Mais la transcription peut parfois prendre la forme d’une amplification : si Brahms, en transcrivant pour la main gauche seule la Chaconne pour violon de Bach, chercha une sorte d’équivalent dans la virtuosité, Schumann ne craignit pas de doter la partie de violon d’un accompagnement pianistique, tandis que Busoni, se limitant au piano, mit les deux mains à contribution, joignant prouesse technique et richesse harmonique. De son côté, Gounod ajouta une mélodie de violon (qui, plus tard, devint un Ave Maria, sur le premier prélude du Clavier bien tempéré, à laquelle Bach n’aurait pas trouvé grand’chose à redire et qui enchanta les mélomanes, avant de déchaîner l’indignation des esthètes.
Une passion d’antiquaire
C’est qu’on se prit de plus en plus d’une passion d’antiquaire pour l’original, et ceux qui, dans les années 60, s’indignaient qu’on accompagnât encore à l’Opéra Comique les récitatifs de Mozart sur un vieux piano, ne savaient pas qu’à l’époque des Noces de Figaro le pianoforte avait déjà détrôné le clavecin dans les théâtres dignes de ce nom et que sa sonorité était plus proche de la « casserole » de la salle Favart que de celle des clavecins modernes, avec jeu de luth et autres anachronismes. De même, jouer Bach au piano après 1950 devint de plus en plus inacceptable, jusqu’au jour où l’on s’avisa qu’un bon pianiste pouvait, à sa manière, rivaliser avec un bon claveciniste.

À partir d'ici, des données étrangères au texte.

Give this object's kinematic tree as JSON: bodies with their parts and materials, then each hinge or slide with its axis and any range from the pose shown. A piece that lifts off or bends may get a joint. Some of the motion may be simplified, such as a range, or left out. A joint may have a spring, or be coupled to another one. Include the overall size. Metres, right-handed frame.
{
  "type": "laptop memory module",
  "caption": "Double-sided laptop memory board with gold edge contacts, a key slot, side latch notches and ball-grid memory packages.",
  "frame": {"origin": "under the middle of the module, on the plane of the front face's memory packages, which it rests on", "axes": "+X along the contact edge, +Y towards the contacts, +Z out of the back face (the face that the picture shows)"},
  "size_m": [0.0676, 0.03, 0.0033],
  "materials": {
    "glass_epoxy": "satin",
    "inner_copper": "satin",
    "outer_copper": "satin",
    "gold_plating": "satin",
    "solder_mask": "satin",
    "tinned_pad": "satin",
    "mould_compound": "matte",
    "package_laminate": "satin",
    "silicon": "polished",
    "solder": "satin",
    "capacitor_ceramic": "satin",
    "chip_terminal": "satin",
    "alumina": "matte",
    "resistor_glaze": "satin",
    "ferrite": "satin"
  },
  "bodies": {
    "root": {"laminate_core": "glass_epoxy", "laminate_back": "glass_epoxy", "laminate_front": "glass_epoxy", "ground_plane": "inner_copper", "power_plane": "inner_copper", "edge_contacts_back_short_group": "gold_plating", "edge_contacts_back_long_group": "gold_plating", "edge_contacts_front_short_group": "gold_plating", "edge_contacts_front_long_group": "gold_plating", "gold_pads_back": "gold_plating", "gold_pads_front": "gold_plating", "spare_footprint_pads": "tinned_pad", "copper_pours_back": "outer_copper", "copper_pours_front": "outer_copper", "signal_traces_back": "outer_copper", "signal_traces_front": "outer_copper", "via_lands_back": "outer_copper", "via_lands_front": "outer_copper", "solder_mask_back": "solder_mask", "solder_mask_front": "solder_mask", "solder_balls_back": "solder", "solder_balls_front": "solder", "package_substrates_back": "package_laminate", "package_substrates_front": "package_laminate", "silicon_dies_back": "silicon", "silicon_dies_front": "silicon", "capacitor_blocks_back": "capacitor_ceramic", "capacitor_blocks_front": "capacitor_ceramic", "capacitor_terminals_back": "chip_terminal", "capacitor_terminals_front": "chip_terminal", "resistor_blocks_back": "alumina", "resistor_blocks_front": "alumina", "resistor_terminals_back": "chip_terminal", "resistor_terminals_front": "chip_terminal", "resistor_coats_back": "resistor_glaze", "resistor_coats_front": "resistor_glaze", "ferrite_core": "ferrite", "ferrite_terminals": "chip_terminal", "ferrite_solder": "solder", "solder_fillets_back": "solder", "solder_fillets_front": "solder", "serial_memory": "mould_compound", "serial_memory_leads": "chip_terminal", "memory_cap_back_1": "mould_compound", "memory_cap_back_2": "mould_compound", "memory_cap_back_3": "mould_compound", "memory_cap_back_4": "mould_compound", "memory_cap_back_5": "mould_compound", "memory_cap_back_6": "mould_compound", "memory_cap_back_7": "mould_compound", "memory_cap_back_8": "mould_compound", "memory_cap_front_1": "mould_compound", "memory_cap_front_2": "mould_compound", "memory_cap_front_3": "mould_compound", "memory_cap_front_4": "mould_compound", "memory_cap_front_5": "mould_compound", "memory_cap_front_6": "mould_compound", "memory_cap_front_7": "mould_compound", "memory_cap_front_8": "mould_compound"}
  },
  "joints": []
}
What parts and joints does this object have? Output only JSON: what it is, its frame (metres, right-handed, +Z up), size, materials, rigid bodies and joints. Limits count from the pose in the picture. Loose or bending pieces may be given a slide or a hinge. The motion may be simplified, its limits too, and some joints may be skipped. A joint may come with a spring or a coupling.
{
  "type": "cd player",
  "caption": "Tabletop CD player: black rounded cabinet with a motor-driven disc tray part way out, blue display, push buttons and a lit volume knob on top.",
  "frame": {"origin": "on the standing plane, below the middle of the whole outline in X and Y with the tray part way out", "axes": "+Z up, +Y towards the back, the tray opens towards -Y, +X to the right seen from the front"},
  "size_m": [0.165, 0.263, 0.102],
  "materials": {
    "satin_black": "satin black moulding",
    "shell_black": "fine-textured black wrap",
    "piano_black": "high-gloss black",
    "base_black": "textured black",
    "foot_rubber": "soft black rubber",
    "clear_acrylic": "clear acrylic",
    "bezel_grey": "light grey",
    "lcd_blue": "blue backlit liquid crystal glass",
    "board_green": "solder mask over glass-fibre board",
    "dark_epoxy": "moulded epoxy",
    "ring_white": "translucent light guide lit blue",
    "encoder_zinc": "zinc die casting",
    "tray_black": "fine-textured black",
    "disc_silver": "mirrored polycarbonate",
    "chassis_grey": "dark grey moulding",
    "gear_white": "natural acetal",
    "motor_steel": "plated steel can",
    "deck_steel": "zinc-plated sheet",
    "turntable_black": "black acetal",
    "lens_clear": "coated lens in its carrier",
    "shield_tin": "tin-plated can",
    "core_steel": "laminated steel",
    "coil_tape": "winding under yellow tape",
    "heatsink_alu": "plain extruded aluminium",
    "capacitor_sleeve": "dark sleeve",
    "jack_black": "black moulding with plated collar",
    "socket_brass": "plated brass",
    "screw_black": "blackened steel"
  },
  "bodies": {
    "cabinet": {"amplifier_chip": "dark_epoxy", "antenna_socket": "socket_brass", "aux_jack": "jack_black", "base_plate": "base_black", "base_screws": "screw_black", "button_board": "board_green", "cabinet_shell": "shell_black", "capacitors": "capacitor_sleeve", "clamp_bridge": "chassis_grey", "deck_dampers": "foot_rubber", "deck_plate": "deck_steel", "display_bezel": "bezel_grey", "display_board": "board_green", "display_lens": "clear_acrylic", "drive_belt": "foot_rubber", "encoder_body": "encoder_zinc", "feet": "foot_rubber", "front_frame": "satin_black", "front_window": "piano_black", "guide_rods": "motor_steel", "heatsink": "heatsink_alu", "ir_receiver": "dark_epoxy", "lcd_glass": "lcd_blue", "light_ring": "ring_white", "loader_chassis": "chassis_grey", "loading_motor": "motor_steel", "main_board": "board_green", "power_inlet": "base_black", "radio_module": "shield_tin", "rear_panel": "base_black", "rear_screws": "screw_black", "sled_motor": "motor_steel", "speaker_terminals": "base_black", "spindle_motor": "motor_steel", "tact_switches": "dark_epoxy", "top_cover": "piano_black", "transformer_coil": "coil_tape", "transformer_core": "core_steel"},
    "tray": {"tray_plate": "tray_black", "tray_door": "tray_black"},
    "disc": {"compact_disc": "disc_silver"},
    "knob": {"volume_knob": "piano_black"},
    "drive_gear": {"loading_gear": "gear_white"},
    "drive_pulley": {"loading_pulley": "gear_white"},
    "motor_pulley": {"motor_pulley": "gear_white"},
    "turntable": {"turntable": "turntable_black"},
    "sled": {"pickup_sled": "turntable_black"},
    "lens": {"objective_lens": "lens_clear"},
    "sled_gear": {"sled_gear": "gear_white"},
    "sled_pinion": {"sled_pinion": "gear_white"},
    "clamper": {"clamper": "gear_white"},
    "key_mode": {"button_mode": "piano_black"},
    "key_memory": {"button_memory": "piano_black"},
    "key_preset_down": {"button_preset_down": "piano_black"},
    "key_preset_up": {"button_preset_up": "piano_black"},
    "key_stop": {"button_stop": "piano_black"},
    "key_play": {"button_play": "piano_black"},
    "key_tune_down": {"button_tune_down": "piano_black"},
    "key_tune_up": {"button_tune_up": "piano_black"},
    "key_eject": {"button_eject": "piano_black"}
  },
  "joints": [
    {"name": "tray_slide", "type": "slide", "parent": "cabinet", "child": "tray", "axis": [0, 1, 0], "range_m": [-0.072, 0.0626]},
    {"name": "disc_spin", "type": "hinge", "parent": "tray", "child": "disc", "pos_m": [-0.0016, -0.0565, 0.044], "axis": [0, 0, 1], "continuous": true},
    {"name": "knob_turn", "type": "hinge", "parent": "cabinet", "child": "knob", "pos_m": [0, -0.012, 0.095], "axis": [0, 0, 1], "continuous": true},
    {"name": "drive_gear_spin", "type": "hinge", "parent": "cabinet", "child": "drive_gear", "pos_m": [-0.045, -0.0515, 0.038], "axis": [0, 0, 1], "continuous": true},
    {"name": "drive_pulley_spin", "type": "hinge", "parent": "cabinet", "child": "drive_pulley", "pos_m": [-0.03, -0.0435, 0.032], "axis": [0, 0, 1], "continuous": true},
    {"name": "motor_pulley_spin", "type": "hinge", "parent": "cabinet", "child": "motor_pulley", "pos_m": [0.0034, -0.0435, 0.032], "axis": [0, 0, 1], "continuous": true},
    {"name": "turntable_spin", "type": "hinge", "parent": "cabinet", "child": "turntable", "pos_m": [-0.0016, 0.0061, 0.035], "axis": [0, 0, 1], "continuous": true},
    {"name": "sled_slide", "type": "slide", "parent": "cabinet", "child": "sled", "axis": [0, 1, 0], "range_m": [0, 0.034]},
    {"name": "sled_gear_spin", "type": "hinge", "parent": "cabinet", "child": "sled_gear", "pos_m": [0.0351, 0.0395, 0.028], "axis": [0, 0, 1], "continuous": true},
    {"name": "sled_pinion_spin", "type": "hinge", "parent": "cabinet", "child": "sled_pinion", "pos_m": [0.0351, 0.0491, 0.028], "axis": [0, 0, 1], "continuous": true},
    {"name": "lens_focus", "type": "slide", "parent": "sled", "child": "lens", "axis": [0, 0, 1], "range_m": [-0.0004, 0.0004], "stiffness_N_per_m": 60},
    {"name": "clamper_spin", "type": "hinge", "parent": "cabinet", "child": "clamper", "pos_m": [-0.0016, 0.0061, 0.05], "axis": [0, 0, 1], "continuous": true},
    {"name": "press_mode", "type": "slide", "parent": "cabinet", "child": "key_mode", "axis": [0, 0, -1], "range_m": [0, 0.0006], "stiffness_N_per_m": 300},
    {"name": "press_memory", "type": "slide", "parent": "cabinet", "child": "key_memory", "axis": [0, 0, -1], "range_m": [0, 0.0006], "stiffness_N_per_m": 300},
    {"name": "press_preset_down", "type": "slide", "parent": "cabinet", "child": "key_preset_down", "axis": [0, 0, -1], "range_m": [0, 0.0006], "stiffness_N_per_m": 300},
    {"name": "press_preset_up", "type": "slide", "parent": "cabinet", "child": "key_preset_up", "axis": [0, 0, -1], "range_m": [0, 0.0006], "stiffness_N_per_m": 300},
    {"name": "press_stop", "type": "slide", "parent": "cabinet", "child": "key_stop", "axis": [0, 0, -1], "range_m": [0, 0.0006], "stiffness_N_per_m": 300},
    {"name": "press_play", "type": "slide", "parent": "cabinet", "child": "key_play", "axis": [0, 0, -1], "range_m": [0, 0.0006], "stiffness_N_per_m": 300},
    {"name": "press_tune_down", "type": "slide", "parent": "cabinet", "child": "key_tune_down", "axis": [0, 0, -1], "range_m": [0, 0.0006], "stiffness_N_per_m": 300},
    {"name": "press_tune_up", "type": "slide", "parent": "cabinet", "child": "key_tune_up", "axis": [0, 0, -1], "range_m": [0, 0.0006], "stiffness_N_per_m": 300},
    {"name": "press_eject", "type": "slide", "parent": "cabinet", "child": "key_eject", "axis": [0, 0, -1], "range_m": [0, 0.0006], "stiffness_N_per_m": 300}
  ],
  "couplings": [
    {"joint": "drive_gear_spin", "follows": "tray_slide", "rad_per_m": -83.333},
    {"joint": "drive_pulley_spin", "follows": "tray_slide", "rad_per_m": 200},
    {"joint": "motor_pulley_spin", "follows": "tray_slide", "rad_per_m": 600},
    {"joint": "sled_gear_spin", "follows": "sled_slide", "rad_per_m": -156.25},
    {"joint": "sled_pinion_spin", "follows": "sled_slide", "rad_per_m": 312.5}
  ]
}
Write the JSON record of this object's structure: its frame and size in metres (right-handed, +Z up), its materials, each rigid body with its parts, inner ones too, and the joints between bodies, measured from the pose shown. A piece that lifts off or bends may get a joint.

Depuis une vingtaine d’années, les transcriptions pour piano des symphonies de Beethoven par Liszt, au même titre que celles des valses de Strauss pour petit ensemble, réalisées par Berg, Webern et Schoenberg, retrouvent, entre tant d’autres, leur place au disque comme au concert. Elles offrent une approche différente d’œuvres dont la version originale trotte dans toutes les mémoires, et comme la race des pianistes est en perpétuelle expansion, ceux qui ne font pas profession d’interpréter en public les trois mêmes douzaines de morceaux favoris se remettent à jouer chez eux des arrangements à deux ou quatre mains, avec un sain plaisir que les faux puristes ne connaîtront jamais.